Running ado on a remote Ray cluster enables long-running operations that can utilize multiple nodes and large amounts of compute-resource like GPUs. Such resources may also be a requirement for certain experiments or actuators.

The --remote option automates the steps required to dispatch any ado command to a remote Ray cluster. It handles packaging files, building plugin wheels, generating the Ray runtime environment, and running ray job submit for you.

Prerequisites

Only remote project contexts are supported

The project context used must be remote, as it must be accessible when ado executes on the remote ray cluster. ado will fail with a clear error if a SQLite context is detected.

Cluster login

If your cluster requires a port-forward, oc (OpenShift CLI) or kubectl must be installed, and you must be logged in to the cluster.

Defining a remote execution context

The details about a remote execution environment, where it is, what packages to install, and what environment variables to set, are defined in a YAML configuration file. Here we will call this file remote_context.yaml but it can have any name. There can be multiple such files for different remote clusters, or for specifying different environments on those clusters.

The minimal example uses a Ray cluster that is directly reachable at a known URL:

executionType:
  type: cluster
  clusterUrl: "http://ray-cluster.my-namespace.svc.cluster.local:8265"
packages:
  fromPyPI:
    - ado-core
    - ado-ray-tune # Add any other plugins required by your operation
envVars:
  PYTHONUNBUFFERED: "x"
  OMP_NUM_THREADS: "1"
  OPENBLAS_NUM_THREADS: "1"
  RAY_AIR_NEW_PERSISTENCE_MODE: "0"
wait: false # Set to true to remain attached until the job finishes

If your cluster is only reachable via a port-forward (common on OpenShift), add the portForward sub-field. ado will start the port-forward automatically before submitting and tear it down after:

executionType:
  type: cluster
  clusterUrl: "http://localhost:8265" # Must match localPort below
  portForward:
    namespace: my-namespace
    serviceName: my-ray-cluster-head-svc
    localPort: 8265 # Default; the port oc/kubectl will bind locally
packages:
  fromPyPI:
    - ado-core
    - ado-ray-tune
envVars:
  PYTHONUNBUFFERED: "x"
  OMP_NUM_THREADS: "1"
wait: false

Submitting commands

Ray version mismatch errors

If you encounter an error like:

RuntimeError: Changing the ray version is not allowed:
  current version: 2.54.0,   expect version: 2.52.1

This means the Ray version installed in your cluster differs from the version that will be installed by your dependencies. To resolve this, explicitly pin the Ray version in your fromPyPI section to match the cluster's version:

packages:
  fromPyPI:
    - ado-core
    - ray==2.52.1 # Match the cluster's Ray version
    - ado-ray-tune

Pass --remote as a global option before any ado command.

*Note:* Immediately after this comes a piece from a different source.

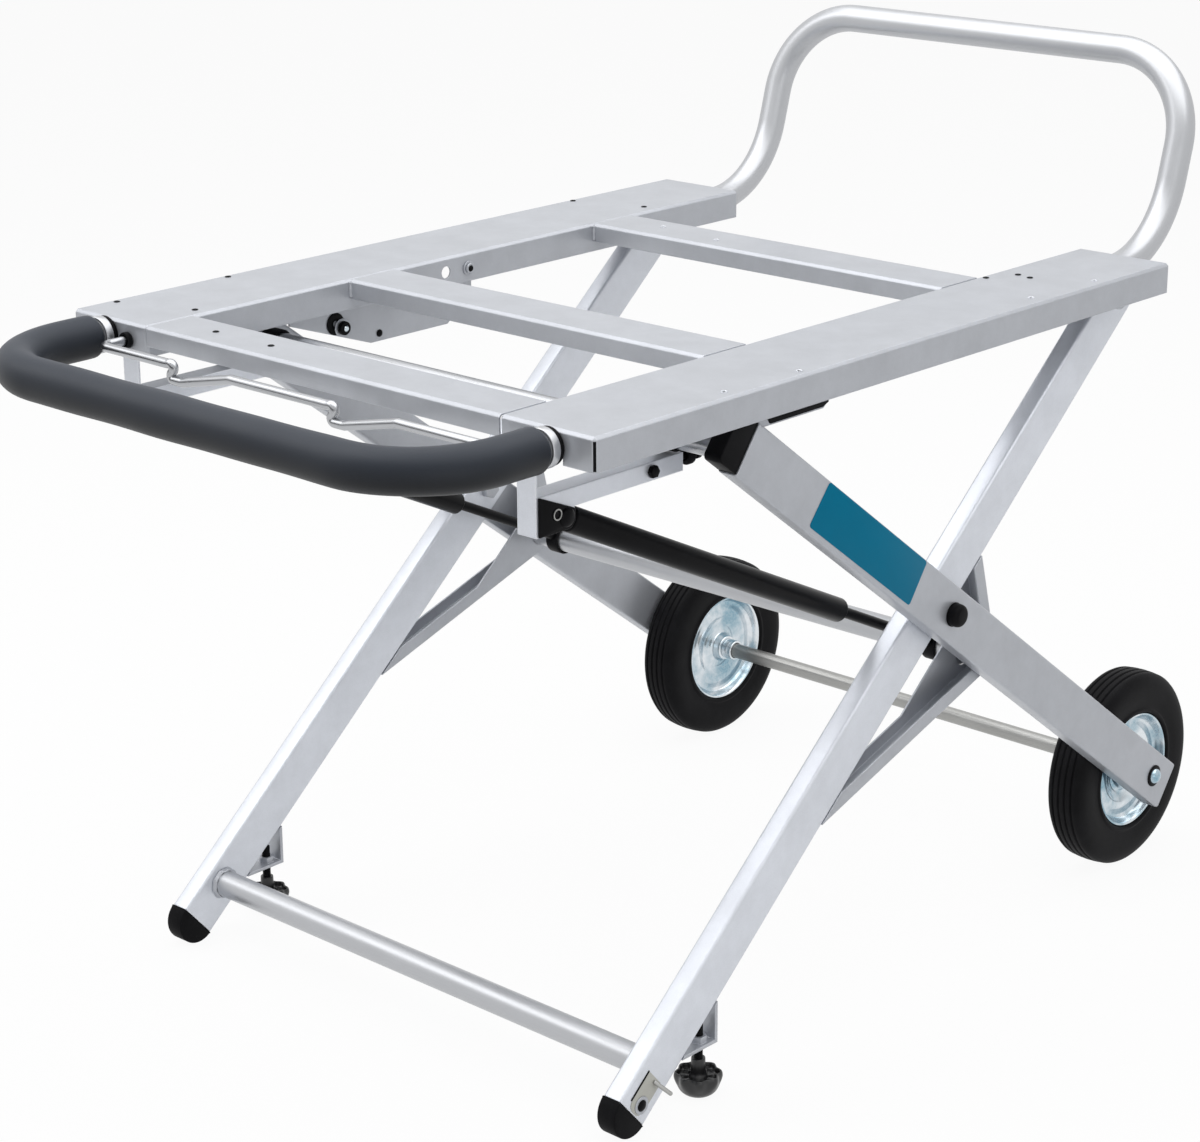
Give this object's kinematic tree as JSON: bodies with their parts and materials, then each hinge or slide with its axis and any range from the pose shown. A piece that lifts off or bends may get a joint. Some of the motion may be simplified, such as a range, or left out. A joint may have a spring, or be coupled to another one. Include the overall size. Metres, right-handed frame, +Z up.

By default, ado will use the current active context as the context for the remote command.

ado --remote remote_context.yaml create operation -f operation.yaml

All ado commands are supported. For example, to query the metastore remotely:

ado --remote remote_context.yaml get space

You can also supply a project context directly using -c

ado -c mysql_project.yaml --remote remote_context.yaml create operation -f operation.yaml

What --remote does

For each invocation ado will:

  1. Copy the project context file and any -f resource files to a temporary working directory.
  2. Build wheels for any fromSource plugin paths.
  3. Generate a runtime_env.yaml from the packages and envVars fields.
  4. Start a port-forward if portForward is configured.
  5. Run ray job submit with the assembled working directory and runtime environment.
  6. Tear down the port-forward (if started) and exit with the job's exit code.

Installing python packages on a remote Ray cluster

When executing on a remote Ray cluster you often need to install additional packages, either from PyPI or local development. There are three methods available:

Ray python package caching

Ray caches packages it is asked to install so they are only downloaded, and potentially built, the first time they are requested.

Pre-installing ado packages

In this method ado and the required plugins are already installed in the Ray cluster's base python environment i.e. in the image used for head and worker nodes.

In this case you do not need to specify any packages in your remote_context.yaml. This method has the benefit of not having any overhead in job start from python package download or build steps.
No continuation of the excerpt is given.